◆ **SET EXERCISE**:
Repeat the lines of the data that follow, please, starting at the first and stopping after the one with "# heights in millimetres over the floor".

◇ ◇ ◇ ◇ ◇ ◇ ◇

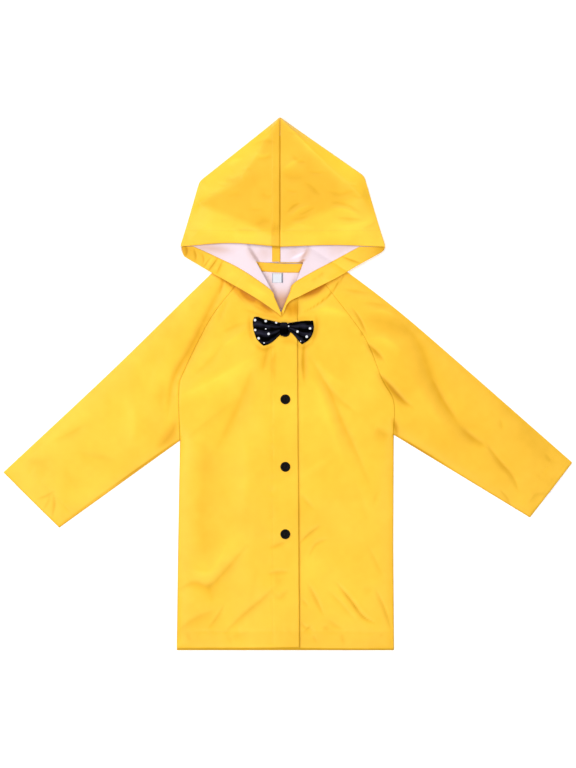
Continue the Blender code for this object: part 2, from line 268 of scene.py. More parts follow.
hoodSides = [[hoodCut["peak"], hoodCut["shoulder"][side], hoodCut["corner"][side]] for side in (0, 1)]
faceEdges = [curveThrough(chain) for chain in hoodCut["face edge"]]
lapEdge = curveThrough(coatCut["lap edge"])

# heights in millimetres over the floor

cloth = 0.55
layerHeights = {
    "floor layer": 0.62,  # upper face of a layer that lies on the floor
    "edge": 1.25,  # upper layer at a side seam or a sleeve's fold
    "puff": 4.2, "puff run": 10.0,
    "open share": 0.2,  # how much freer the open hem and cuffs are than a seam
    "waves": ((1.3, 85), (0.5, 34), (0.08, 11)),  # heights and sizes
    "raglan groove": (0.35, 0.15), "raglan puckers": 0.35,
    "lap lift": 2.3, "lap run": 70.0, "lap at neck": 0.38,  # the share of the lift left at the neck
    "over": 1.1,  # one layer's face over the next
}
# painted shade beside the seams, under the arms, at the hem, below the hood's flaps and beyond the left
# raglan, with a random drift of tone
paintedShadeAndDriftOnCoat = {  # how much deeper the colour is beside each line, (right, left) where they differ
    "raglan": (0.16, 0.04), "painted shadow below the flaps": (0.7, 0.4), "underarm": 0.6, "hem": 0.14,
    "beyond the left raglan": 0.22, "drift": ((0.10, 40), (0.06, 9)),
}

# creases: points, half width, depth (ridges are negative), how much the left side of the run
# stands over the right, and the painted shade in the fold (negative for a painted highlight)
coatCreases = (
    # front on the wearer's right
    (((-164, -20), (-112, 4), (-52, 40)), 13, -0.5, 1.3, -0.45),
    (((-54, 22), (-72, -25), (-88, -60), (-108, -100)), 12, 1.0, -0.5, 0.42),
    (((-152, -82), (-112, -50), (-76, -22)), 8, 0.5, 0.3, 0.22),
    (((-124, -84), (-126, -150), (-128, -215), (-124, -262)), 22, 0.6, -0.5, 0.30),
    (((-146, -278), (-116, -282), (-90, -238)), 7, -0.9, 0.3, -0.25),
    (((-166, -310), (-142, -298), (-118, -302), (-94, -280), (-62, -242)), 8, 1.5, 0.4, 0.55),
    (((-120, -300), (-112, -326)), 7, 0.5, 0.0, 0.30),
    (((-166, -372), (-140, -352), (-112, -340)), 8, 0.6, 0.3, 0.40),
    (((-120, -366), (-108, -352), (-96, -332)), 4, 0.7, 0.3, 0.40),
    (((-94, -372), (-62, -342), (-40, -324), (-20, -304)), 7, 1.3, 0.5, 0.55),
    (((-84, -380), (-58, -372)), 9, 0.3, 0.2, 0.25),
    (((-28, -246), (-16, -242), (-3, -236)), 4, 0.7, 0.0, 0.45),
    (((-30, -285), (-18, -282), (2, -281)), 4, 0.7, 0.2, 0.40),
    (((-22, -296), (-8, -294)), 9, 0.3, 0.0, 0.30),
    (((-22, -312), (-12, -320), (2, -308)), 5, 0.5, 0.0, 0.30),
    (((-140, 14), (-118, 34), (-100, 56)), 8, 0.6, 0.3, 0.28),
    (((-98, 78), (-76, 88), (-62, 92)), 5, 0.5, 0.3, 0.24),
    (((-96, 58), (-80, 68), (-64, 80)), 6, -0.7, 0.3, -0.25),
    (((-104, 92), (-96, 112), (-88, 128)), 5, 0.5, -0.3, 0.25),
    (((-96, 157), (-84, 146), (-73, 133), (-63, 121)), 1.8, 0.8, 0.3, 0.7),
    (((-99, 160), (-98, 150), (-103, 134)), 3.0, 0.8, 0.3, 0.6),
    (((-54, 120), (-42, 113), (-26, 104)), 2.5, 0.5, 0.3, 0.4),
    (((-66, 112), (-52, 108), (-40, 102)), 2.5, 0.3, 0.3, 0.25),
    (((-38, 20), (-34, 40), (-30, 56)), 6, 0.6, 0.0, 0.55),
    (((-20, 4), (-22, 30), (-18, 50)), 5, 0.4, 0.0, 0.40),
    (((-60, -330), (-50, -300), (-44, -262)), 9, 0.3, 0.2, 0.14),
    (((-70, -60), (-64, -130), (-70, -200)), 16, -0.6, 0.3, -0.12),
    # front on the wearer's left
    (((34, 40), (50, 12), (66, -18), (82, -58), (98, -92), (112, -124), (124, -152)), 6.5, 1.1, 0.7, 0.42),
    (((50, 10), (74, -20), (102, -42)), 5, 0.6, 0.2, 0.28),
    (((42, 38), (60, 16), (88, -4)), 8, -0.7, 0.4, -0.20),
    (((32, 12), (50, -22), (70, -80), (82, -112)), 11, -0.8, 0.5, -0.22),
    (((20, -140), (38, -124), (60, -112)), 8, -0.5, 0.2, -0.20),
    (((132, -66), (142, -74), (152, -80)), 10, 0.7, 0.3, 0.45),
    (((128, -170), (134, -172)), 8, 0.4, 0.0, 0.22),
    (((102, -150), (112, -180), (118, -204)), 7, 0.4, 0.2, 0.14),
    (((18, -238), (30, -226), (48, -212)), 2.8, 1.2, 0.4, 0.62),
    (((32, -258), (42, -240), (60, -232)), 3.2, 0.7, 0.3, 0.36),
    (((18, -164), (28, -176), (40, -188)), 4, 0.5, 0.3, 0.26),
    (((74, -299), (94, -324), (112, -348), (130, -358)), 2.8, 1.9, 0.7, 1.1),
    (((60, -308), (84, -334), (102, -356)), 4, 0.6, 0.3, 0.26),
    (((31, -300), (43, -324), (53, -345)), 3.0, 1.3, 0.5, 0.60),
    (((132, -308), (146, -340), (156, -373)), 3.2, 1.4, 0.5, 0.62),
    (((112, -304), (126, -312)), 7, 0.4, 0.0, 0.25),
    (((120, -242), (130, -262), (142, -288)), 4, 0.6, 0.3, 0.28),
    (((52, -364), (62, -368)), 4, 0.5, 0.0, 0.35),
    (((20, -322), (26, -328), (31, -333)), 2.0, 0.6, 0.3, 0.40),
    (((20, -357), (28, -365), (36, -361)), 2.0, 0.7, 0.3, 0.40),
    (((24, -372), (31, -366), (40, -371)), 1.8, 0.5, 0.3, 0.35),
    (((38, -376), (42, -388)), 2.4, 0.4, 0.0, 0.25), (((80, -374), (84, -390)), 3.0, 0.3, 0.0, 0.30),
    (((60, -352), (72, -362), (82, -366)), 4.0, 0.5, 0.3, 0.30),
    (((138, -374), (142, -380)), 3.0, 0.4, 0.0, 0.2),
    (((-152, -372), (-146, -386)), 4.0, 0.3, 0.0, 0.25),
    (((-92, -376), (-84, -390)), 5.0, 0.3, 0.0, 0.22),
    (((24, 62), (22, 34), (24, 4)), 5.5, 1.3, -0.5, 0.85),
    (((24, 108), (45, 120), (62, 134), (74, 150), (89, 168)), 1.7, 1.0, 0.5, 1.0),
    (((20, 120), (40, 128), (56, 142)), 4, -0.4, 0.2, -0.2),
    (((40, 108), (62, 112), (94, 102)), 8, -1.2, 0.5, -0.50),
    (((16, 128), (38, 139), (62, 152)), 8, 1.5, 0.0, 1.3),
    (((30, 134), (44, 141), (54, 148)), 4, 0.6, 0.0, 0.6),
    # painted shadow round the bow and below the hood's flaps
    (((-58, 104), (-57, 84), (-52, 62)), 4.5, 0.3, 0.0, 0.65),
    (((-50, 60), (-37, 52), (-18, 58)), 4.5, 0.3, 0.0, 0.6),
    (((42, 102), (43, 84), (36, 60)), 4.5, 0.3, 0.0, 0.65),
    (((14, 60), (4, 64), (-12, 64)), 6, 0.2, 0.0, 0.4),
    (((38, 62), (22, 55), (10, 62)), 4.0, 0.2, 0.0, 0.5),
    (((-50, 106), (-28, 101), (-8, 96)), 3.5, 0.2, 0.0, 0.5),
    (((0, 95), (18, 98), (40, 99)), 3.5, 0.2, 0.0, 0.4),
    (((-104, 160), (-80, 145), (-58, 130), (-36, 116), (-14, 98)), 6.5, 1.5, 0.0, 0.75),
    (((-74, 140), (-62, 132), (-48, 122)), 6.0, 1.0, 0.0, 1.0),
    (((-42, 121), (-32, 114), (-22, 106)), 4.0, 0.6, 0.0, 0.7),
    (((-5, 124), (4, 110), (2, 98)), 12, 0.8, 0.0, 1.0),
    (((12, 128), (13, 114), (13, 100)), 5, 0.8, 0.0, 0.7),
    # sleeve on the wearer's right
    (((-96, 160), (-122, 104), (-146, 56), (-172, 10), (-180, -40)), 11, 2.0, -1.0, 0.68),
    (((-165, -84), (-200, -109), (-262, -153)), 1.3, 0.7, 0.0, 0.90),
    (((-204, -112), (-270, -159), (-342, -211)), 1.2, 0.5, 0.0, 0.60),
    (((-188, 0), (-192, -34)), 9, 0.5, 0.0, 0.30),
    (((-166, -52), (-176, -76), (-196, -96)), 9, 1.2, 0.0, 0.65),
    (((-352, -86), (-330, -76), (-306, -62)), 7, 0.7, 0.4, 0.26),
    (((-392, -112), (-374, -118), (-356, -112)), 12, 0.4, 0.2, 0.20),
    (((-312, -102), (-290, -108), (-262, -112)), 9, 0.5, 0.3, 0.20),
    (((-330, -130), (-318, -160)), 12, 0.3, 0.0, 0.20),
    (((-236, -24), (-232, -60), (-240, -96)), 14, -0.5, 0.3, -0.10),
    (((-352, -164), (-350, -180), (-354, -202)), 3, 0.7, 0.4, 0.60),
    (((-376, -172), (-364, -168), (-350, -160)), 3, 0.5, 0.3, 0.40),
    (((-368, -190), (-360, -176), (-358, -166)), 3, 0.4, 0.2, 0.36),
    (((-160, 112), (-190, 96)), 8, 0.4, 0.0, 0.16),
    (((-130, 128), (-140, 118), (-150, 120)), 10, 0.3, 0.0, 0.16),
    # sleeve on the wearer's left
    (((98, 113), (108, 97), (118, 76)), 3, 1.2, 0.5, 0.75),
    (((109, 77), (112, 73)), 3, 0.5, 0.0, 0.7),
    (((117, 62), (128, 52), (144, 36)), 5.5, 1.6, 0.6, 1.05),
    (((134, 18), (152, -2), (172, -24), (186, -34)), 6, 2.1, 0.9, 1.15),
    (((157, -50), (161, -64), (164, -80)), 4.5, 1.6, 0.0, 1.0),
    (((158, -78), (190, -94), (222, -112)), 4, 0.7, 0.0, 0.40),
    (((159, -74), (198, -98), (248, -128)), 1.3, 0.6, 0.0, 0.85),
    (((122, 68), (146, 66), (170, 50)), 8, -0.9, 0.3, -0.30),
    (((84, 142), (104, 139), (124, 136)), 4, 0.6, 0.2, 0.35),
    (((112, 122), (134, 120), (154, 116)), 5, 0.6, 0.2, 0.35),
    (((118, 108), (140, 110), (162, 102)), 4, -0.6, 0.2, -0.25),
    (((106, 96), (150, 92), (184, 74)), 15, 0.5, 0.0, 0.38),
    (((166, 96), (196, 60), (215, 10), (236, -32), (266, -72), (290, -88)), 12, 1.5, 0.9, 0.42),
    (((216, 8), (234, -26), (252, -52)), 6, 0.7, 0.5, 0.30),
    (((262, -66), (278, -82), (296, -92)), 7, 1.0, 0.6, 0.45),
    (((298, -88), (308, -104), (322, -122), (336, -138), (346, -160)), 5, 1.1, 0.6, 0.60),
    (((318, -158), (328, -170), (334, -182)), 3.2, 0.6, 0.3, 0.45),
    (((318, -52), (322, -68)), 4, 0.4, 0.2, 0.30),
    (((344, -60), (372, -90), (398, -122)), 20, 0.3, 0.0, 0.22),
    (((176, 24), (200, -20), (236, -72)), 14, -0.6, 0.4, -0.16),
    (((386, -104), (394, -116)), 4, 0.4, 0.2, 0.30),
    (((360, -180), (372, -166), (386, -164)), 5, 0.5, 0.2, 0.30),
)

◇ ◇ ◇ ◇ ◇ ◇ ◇

◆ **WRITTEN RESPONSE**:
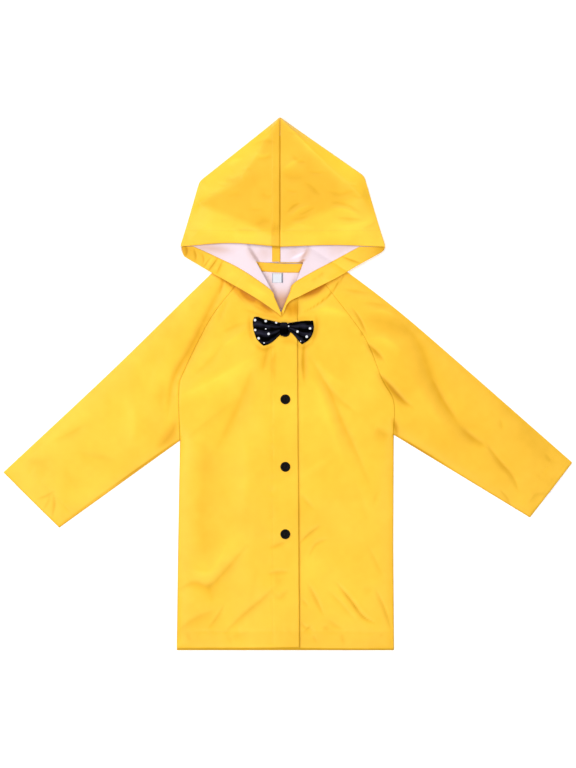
Continue the Blender code for this object: part 2, from line 268 of scene.py. More parts follow.
hoodSides = [[hoodCut["peak"], hoodCut["shoulder"][side], hoodCut["corner"][side]] for side in (0, 1)]
faceEdges = [curveThrough(chain) for chain in hoodCut["face edge"]]
lapEdge = curveThrough(coatCut["lap edge"])

# heights in millimetres over the floor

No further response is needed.